In a my-whole-life-has-been-a-lie development, I recently learnt that Swedish meatballs originated in Turkey. It was Sweden’s national Twitter account that broke the news to me in 2018: “Swedish meatballs are actually based on a recipe King Charles XII brought home from Turkey in the early eighteenth century.” Whatever the dish’s provenance, the global dominance of Ikea has done much to increase the popularity of Swedish/Turkish meatballs, since the restaurant in every Ikea store serves the national signature food, bathed in a beef stock cream sauce, of course. The delis offer take-home kits for customers to assemble the dish themselves.

Another missed gourmet opportunity in This Land Is No Stranger comes late in the book, at the large gathering of Roma travellers. Goulash would have been offered, stuffed peppers, and a mixed grill called fatányéros. This last is made with meat cutlets, goose liver and bacon, traditionally served with fried potatoes on a wooden platter.

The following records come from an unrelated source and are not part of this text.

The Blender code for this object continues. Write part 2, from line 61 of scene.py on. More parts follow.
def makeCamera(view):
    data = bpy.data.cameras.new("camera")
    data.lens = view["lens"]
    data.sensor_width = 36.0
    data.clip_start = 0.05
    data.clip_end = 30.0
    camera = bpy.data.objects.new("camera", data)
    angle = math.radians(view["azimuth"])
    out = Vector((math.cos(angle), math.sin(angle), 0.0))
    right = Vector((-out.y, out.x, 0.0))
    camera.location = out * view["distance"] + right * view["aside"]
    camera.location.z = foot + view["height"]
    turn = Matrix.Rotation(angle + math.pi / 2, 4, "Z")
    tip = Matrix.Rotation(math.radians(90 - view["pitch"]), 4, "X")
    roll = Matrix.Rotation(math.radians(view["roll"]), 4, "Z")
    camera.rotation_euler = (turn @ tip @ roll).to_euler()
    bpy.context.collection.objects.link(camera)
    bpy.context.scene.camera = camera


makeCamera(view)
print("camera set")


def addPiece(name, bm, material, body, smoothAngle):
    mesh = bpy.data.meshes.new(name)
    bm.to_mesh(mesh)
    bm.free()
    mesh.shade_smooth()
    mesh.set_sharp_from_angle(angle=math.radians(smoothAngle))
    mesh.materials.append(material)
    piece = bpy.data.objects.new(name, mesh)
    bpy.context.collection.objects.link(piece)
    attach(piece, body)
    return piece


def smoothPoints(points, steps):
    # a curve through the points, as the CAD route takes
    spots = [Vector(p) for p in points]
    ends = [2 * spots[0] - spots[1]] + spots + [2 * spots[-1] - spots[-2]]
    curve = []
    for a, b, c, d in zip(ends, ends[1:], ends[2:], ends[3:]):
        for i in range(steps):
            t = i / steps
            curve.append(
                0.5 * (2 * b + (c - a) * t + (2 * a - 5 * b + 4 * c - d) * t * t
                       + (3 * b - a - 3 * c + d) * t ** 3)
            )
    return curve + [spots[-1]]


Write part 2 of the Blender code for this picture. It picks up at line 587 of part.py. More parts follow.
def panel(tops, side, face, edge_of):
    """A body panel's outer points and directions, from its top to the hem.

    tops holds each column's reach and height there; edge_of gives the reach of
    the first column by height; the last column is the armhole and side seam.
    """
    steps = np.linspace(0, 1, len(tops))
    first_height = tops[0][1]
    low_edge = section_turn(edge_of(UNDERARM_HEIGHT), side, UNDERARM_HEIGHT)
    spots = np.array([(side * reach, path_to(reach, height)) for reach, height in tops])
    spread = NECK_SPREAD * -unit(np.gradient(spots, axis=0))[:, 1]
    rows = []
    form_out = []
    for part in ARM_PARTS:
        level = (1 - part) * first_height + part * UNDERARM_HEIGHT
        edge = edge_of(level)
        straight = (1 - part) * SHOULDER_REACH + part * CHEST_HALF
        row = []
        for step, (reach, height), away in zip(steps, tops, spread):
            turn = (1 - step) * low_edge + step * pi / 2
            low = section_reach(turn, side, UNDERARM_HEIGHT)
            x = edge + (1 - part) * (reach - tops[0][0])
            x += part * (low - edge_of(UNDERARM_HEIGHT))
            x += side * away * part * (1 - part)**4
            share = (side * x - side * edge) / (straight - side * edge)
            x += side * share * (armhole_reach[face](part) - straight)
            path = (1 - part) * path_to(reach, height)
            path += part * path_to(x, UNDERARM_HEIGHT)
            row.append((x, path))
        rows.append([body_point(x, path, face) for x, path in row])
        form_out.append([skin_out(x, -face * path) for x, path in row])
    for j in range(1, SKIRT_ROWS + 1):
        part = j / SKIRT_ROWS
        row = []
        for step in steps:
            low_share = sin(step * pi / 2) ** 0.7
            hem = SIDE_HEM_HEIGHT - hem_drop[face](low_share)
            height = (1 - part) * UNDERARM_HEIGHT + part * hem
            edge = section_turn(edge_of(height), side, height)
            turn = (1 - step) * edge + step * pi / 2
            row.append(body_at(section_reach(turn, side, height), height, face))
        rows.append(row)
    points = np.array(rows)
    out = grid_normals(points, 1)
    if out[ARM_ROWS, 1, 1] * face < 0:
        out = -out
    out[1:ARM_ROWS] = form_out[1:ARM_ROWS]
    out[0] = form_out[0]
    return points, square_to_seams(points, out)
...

We can imagine the Romani boss-man, Moro Part, chowing down on dishes of xaimoko, rabbit meat, encased in clay and thrust into the coals of a wood fire.

Beets and berries

If all this is a bit too much, I’ve recently encountered the newly popular Nordic Diet Plan, designed to slough off eight pounds in a month. The diet centers around fish (especially fish with high oil content, like salmon and mackerel). Add root vegetables, pulses such as beans, peas and lentils, whole grains, and sweet potatoes. Eat fish for two or three meals a week, and cook with heart-healthy rapeseed oil. And of course, eat as many berries as you like.

Whenever I consume food that is clearly not from “home,” but that feels like home, I often wonder how any of us can lay claim to any national dish. What kind of boundaries do you observe in your own eating habits?